» Requirements: Reproduce the top of the data verbatim, through and including the line that contains "---- Accessory rail".

» Data segment:
^^^^

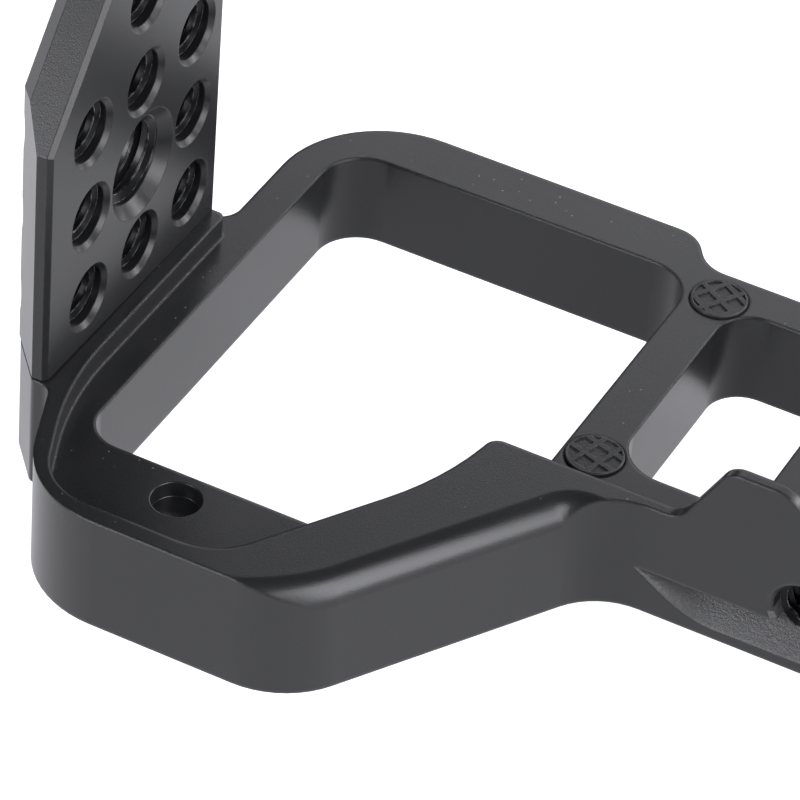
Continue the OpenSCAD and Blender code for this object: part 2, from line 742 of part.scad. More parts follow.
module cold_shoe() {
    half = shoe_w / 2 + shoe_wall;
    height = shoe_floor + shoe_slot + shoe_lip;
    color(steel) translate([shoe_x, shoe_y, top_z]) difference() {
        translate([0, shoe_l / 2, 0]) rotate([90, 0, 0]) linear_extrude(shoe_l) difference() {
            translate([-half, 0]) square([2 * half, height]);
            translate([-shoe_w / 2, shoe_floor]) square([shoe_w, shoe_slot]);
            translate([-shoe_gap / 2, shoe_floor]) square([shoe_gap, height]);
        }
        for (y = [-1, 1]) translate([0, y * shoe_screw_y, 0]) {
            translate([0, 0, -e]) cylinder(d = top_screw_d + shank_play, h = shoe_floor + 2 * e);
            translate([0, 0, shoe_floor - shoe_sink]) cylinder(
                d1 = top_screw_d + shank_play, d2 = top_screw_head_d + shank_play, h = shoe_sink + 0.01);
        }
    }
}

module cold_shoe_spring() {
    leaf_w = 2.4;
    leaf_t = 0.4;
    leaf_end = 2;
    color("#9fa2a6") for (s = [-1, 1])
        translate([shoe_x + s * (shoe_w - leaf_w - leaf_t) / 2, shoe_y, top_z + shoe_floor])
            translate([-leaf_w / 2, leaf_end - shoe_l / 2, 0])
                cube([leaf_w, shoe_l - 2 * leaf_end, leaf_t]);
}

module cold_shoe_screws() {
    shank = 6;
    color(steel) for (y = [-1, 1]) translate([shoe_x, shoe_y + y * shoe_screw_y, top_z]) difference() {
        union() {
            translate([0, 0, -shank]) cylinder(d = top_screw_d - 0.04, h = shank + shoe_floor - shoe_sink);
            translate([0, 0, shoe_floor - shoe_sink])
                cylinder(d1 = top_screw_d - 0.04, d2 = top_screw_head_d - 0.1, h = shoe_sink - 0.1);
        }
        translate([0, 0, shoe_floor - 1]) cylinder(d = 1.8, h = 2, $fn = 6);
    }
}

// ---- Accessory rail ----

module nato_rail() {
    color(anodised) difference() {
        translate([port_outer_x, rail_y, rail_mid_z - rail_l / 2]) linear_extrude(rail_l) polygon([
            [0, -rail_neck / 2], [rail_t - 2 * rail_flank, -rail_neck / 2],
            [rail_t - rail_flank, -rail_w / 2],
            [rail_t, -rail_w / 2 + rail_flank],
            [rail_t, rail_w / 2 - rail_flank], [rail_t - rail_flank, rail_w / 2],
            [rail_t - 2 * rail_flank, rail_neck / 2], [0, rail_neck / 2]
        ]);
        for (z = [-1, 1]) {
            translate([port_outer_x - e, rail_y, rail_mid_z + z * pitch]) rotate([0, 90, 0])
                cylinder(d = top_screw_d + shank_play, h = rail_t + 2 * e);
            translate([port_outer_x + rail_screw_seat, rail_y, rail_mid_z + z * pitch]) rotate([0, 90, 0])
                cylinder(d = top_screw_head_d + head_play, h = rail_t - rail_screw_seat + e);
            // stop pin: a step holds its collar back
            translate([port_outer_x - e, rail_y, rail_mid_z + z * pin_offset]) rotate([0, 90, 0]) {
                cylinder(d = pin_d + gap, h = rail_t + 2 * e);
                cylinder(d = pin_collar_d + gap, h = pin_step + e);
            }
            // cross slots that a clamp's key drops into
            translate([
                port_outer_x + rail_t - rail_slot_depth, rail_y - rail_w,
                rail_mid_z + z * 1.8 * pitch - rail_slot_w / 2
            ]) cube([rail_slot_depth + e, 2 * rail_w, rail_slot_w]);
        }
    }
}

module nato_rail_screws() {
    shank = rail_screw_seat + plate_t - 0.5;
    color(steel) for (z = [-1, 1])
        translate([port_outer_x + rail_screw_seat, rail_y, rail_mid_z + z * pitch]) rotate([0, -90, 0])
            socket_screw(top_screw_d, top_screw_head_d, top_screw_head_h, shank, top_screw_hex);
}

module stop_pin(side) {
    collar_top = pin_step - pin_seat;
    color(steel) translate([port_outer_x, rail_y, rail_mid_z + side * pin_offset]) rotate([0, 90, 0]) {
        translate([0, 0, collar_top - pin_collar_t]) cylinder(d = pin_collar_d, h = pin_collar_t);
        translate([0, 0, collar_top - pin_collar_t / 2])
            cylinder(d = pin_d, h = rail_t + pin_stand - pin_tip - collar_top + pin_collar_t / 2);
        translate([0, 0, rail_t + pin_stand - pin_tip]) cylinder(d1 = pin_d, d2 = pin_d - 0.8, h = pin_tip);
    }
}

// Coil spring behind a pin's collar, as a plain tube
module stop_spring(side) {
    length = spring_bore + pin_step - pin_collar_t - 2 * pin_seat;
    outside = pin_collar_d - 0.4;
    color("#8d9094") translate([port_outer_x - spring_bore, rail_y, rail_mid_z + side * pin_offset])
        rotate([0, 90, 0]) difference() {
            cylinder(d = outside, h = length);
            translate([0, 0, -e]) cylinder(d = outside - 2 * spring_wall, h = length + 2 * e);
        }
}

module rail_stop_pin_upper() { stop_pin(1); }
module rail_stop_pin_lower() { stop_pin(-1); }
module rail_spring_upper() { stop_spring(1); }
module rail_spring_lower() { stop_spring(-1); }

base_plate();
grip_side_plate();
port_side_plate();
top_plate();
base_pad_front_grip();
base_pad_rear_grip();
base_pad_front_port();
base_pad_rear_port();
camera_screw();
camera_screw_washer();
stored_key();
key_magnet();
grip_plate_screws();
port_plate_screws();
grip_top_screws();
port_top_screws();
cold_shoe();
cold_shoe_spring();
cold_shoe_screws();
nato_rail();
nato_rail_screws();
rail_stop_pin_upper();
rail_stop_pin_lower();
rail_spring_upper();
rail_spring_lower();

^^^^

» Output of the task:
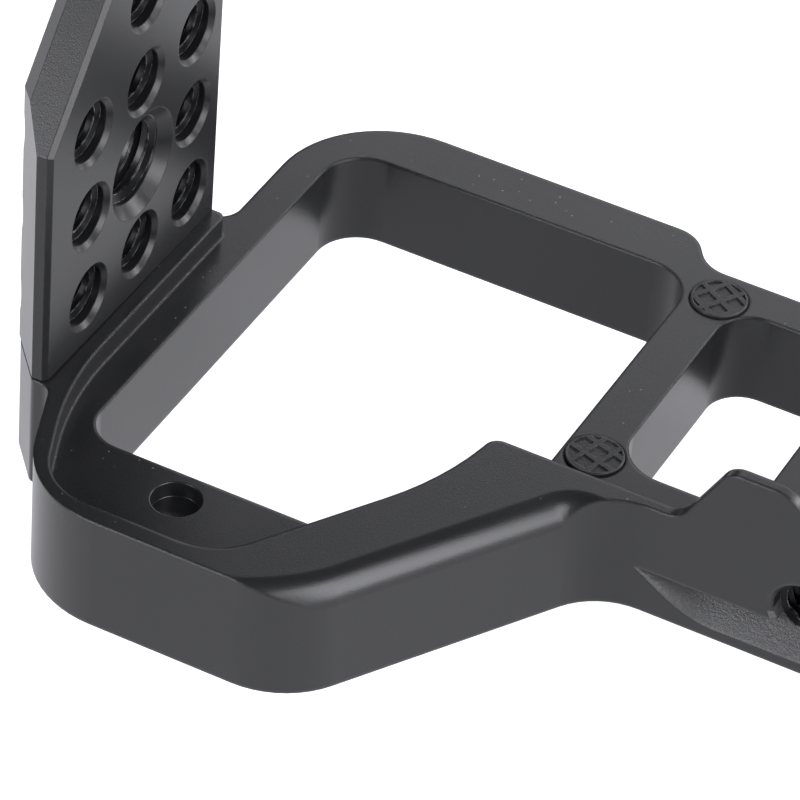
Continue the OpenSCAD and Blender code for this object: part 2, from line 742 of part.scad. More parts follow.
module cold_shoe() {
    half = shoe_w / 2 + shoe_wall;
    height = shoe_floor + shoe_slot + shoe_lip;
    color(steel) translate([shoe_x, shoe_y, top_z]) difference() {
        translate([0, shoe_l / 2, 0]) rotate([90, 0, 0]) linear_extrude(shoe_l) difference() {
            translate([-half, 0]) square([2 * half, height]);
            translate([-shoe_w / 2, shoe_floor]) square([shoe_w, shoe_slot]);
            translate([-shoe_gap / 2, shoe_floor]) square([shoe_gap, height]);
        }
        for (y = [-1, 1]) translate([0, y * shoe_screw_y, 0]) {
            translate([0, 0, -e]) cylinder(d = top_screw_d + shank_play, h = shoe_floor + 2 * e);
            translate([0, 0, shoe_floor - shoe_sink]) cylinder(
                d1 = top_screw_d + shank_play, d2 = top_screw_head_d + shank_play, h = shoe_sink + 0.01);
        }
    }
}

module cold_shoe_spring() {
    leaf_w = 2.4;
    leaf_t = 0.4;
    leaf_end = 2;
    color("#9fa2a6") for (s = [-1, 1])
        translate([shoe_x + s * (shoe_w - leaf_w - leaf_t) / 2, shoe_y, top_z + shoe_floor])
            translate([-leaf_w / 2, leaf_end - shoe_l / 2, 0])
                cube([leaf_w, shoe_l - 2 * leaf_end, leaf_t]);
}

module cold_shoe_screws() {
    shank = 6;
    color(steel) for (y = [-1, 1]) translate([shoe_x, shoe_y + y * shoe_screw_y, top_z]) difference() {
        union() {
            translate([0, 0, -shank]) cylinder(d = top_screw_d - 0.04, h = shank + shoe_floor - shoe_sink);
            translate([0, 0, shoe_floor - shoe_sink])
                cylinder(d1 = top_screw_d - 0.04, d2 = top_screw_head_d - 0.1, h = shoe_sink - 0.1);
        }
        translate([0, 0, shoe_floor - 1]) cylinder(d = 1.8, h = 2, $fn = 6);
    }
}

// ---- Accessory rail ----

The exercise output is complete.